PROBLEM » Of all the lines in these entries, how many contain the string "Keep"? Give only that count.

[START OF GIVEN DATA]

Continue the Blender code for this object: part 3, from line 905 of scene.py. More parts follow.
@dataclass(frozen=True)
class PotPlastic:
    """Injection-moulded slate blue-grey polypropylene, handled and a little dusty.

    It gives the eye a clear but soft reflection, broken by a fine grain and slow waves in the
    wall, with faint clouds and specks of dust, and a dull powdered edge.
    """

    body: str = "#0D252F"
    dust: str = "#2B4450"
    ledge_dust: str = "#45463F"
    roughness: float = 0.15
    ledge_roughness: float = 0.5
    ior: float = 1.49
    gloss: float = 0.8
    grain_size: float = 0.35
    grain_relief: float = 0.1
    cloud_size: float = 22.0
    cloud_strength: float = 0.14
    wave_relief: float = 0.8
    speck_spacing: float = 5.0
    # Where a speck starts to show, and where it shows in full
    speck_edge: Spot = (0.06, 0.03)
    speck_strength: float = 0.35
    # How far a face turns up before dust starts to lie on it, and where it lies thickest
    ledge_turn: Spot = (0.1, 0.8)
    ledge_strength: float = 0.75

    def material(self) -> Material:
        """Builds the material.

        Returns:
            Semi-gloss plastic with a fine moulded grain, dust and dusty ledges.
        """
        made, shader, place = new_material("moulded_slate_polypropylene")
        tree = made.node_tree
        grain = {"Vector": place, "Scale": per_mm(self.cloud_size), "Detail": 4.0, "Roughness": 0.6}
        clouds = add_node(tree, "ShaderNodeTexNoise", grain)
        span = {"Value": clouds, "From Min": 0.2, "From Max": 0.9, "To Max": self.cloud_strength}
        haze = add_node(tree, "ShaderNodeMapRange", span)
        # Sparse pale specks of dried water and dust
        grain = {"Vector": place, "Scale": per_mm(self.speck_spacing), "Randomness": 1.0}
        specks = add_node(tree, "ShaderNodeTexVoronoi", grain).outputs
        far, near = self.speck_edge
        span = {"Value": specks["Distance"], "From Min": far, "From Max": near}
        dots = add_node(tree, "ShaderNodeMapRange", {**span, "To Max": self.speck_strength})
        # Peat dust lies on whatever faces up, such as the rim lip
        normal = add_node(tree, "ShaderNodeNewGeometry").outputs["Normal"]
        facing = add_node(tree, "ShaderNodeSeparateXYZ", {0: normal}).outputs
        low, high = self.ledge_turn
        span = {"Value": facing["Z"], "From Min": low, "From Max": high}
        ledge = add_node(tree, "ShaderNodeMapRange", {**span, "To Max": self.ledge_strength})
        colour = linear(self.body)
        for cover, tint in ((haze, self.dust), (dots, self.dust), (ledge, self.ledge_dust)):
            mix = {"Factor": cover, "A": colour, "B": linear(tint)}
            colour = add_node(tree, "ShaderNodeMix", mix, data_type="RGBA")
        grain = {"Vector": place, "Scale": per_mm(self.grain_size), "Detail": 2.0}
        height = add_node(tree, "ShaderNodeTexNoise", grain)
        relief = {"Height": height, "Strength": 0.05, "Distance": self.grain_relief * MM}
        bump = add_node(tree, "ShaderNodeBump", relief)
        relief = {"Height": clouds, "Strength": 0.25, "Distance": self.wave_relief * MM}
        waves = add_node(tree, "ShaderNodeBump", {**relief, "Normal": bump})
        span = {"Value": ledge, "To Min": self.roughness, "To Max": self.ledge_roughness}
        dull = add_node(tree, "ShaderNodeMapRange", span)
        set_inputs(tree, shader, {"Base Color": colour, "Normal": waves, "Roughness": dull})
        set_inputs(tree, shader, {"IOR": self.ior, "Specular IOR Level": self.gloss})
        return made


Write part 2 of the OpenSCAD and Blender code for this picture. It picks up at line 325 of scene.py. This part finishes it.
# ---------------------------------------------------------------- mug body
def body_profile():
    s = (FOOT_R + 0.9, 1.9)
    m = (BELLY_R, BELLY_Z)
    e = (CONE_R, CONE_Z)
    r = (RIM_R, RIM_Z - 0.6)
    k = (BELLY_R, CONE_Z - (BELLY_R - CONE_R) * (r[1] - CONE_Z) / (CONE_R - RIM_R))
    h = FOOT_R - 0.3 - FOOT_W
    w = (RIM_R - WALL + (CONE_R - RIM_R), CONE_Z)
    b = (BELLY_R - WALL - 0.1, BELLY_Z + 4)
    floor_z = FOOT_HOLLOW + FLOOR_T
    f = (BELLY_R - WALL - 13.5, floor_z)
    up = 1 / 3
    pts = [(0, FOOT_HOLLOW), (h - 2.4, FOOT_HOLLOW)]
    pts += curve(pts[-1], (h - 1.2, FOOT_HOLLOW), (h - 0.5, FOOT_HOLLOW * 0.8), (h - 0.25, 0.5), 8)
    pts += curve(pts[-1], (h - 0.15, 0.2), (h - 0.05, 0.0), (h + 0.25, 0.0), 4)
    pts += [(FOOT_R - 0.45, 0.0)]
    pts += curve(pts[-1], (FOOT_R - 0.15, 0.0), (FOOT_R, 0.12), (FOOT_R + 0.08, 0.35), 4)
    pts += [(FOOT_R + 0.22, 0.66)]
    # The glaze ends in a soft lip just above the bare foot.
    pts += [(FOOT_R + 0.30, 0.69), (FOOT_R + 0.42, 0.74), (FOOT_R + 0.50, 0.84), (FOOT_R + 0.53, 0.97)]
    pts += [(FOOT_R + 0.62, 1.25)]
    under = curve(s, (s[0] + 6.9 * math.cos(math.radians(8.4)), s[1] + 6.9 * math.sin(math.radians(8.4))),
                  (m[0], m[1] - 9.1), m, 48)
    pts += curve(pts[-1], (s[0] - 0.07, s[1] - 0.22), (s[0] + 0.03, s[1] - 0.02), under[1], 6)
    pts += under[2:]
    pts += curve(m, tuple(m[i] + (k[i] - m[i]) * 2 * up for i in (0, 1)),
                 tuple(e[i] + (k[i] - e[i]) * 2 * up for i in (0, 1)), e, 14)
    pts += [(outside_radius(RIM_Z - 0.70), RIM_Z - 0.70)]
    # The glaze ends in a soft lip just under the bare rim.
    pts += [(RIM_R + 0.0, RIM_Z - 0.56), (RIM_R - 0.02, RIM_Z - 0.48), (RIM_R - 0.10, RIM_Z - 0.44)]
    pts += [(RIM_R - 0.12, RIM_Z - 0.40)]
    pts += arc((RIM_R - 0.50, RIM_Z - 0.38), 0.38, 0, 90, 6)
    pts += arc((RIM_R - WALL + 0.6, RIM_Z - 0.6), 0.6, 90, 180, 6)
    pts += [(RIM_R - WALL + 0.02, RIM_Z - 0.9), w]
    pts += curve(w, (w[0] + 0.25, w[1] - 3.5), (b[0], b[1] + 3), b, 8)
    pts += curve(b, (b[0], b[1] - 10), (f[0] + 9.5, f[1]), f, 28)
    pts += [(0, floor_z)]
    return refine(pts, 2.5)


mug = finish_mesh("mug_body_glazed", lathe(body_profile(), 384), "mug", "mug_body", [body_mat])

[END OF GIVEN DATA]
[START OF GIVEN DATA]

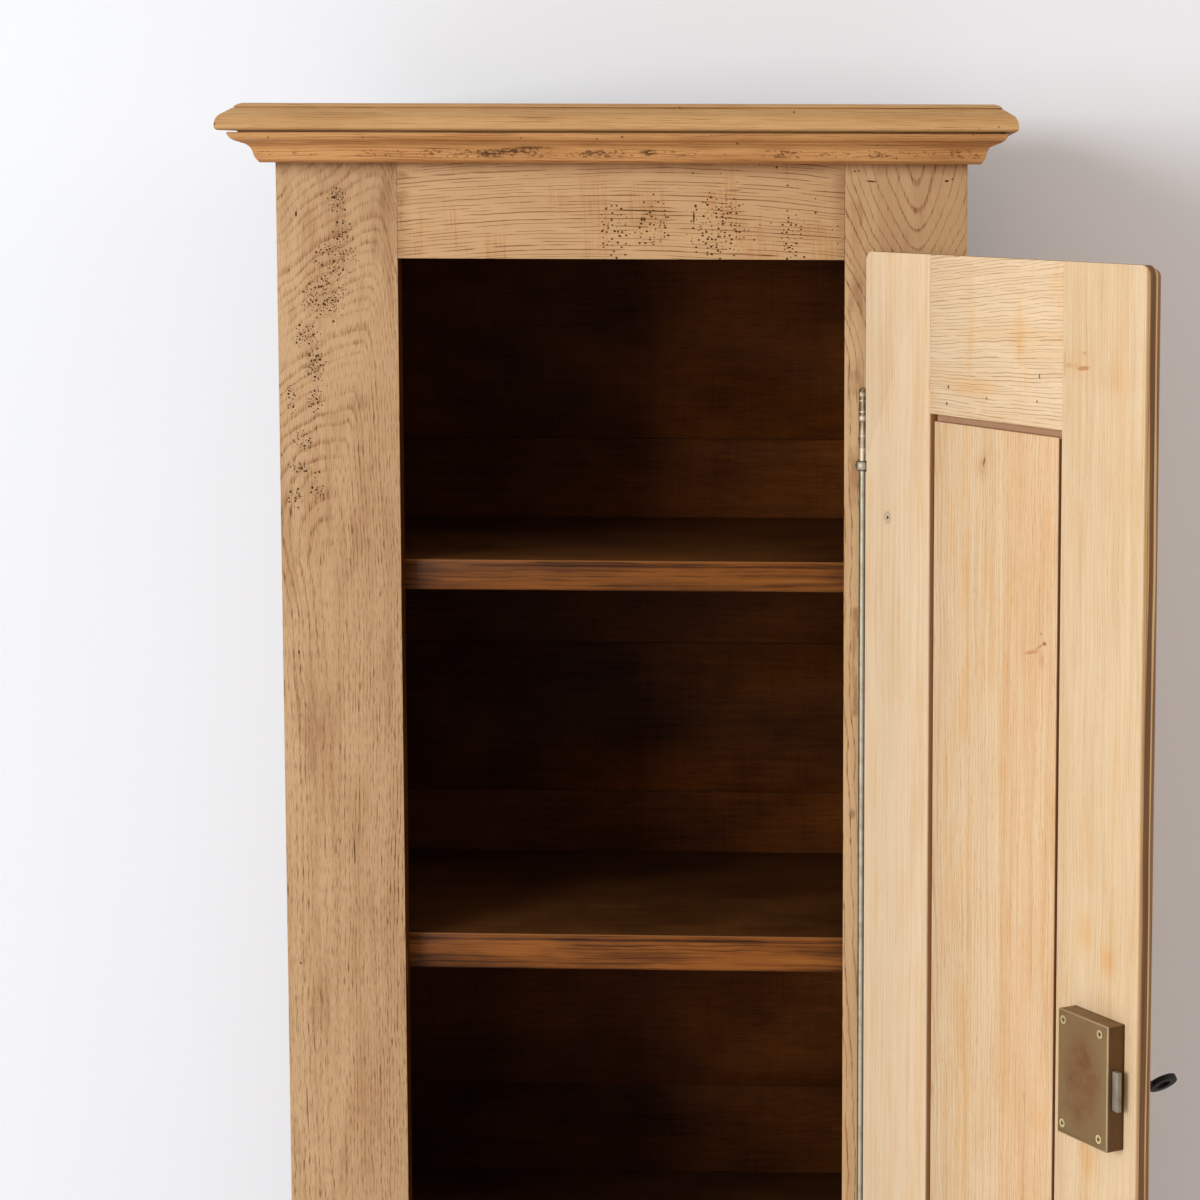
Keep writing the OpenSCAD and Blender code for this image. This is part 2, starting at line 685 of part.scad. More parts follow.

[END OF GIVEN DATA]
[START OF GIVEN DATA]

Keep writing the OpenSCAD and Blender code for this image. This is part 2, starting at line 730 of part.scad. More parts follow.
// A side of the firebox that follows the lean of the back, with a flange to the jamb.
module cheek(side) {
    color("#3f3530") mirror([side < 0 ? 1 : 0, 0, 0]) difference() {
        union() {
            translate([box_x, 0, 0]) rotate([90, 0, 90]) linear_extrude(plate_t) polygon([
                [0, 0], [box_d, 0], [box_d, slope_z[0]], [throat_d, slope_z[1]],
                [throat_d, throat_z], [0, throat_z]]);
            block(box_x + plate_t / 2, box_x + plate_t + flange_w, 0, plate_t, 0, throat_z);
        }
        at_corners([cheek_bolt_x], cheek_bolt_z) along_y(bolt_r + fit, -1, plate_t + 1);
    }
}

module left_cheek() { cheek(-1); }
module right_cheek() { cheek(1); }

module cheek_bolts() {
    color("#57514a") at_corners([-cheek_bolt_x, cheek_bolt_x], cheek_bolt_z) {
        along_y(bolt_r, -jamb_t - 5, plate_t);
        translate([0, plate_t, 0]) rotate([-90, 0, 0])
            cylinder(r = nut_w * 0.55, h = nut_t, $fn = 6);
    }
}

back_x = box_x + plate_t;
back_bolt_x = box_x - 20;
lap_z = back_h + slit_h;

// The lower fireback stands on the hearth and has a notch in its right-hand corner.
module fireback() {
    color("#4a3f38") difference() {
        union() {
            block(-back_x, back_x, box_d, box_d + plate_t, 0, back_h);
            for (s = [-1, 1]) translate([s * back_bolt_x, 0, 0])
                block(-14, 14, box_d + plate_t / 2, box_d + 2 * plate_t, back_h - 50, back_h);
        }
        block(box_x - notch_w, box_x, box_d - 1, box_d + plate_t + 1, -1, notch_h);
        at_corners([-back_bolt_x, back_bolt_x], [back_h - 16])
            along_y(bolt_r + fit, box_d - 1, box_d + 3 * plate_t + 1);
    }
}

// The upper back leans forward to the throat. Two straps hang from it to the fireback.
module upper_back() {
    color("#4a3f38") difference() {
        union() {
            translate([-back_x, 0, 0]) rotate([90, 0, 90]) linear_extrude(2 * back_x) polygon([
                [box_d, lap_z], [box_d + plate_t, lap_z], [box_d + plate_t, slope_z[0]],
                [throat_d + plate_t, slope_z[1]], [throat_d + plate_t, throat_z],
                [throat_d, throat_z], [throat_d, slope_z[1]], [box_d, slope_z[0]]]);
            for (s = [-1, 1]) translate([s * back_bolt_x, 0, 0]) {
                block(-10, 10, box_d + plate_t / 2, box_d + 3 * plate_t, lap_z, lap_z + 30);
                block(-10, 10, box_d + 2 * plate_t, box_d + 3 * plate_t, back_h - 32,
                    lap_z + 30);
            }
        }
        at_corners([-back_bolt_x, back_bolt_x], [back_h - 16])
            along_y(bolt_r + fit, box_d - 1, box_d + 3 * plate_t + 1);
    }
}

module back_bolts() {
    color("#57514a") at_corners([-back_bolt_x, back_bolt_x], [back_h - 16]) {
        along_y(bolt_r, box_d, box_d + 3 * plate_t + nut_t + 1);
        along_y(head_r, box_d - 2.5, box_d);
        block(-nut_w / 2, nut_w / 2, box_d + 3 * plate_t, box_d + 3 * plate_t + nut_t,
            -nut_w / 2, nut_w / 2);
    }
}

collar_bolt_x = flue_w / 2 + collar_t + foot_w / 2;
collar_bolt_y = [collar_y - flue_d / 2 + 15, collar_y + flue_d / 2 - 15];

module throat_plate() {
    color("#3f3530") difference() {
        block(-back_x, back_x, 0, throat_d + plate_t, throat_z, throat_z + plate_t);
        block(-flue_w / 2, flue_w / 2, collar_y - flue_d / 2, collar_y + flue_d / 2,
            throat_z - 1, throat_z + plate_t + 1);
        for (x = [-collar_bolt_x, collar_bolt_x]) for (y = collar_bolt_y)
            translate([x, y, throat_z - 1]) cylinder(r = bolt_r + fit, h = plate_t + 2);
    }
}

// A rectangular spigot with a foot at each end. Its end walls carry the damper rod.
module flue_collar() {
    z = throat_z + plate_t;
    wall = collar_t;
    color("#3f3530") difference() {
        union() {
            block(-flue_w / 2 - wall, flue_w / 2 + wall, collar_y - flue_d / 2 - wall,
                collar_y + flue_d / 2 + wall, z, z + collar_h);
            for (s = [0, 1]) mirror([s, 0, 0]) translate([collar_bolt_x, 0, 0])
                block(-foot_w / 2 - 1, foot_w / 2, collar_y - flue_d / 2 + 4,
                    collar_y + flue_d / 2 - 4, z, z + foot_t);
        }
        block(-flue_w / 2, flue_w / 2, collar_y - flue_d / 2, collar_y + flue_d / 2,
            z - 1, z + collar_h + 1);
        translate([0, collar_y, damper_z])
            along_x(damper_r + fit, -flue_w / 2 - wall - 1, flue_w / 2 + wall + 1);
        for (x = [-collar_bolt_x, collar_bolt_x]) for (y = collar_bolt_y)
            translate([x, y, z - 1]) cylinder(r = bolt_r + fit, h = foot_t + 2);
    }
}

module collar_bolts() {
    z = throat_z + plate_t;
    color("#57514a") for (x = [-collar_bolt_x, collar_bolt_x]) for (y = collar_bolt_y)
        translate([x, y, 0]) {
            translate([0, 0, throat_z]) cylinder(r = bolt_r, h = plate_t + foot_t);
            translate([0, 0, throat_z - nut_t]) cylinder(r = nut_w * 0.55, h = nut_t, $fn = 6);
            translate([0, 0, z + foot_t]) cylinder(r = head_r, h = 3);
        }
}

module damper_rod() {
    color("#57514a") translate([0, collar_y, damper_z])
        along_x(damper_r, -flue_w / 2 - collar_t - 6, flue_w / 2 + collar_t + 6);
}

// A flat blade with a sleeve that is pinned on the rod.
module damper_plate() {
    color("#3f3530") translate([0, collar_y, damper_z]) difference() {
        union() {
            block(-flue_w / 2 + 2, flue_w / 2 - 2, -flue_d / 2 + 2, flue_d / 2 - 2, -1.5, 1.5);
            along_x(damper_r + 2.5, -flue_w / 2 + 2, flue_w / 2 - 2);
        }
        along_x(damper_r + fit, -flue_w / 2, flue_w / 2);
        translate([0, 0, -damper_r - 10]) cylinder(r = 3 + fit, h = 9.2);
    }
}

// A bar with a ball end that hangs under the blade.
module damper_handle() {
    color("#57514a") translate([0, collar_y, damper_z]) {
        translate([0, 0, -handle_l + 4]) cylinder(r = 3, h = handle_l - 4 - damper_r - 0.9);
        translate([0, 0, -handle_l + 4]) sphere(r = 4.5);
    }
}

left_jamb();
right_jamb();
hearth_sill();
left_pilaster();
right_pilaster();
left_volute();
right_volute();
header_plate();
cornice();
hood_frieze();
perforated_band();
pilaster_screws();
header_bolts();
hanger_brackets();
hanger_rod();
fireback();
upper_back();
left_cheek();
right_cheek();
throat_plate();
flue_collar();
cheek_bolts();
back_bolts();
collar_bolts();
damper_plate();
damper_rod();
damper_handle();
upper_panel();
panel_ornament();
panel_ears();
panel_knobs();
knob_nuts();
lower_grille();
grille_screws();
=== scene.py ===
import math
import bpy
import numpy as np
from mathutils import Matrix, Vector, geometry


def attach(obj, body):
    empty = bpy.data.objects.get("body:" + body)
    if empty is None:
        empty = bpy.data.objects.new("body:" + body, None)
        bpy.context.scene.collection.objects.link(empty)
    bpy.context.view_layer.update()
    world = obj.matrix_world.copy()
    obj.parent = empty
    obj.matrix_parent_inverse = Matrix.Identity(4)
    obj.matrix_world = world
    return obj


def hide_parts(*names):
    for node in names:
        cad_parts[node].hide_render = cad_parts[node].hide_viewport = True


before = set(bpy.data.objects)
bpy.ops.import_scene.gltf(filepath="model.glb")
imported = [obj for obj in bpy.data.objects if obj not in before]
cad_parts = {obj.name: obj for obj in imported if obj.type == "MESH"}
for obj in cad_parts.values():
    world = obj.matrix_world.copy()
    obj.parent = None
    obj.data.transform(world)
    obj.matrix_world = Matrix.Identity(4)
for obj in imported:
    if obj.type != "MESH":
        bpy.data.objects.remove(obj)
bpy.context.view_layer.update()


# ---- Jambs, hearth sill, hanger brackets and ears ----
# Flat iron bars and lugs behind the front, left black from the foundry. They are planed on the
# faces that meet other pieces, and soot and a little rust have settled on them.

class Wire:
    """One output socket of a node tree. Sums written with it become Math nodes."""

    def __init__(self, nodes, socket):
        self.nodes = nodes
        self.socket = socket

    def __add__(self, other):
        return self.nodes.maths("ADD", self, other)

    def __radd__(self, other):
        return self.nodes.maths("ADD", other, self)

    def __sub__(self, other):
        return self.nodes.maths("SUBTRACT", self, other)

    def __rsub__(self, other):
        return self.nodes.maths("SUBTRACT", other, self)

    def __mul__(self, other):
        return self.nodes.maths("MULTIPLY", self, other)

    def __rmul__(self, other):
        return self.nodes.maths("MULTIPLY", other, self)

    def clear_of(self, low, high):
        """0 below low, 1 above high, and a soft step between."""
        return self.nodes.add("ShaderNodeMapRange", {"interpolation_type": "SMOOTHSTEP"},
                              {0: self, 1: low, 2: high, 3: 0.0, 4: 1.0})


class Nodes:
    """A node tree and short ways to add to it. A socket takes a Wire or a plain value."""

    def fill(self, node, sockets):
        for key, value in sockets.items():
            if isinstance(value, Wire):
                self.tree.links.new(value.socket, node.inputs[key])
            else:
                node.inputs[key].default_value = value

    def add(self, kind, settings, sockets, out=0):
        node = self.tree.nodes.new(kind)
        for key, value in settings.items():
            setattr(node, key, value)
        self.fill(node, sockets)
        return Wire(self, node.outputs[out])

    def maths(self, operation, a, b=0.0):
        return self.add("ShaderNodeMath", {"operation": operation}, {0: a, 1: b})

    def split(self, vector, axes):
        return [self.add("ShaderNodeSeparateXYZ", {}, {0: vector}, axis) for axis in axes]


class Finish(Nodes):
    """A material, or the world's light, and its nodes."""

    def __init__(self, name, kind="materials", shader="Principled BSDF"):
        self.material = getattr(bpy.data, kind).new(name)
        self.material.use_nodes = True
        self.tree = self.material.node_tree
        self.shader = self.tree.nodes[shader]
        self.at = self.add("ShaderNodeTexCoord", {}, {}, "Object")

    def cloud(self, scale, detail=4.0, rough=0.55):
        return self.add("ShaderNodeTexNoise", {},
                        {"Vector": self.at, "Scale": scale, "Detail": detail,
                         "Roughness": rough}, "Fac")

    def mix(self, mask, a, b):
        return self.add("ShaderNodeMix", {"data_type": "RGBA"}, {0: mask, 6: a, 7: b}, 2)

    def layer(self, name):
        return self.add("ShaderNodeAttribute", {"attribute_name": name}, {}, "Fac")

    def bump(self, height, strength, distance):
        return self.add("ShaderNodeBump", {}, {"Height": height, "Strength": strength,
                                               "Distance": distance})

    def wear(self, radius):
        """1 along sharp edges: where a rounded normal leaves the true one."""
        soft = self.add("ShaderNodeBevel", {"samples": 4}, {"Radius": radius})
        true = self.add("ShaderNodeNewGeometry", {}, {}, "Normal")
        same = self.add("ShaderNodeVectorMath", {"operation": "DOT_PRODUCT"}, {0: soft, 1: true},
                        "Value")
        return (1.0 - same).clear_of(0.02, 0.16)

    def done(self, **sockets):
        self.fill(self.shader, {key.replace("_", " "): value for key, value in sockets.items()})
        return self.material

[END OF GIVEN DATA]

ANSWER TO THIS PROBLEM » 2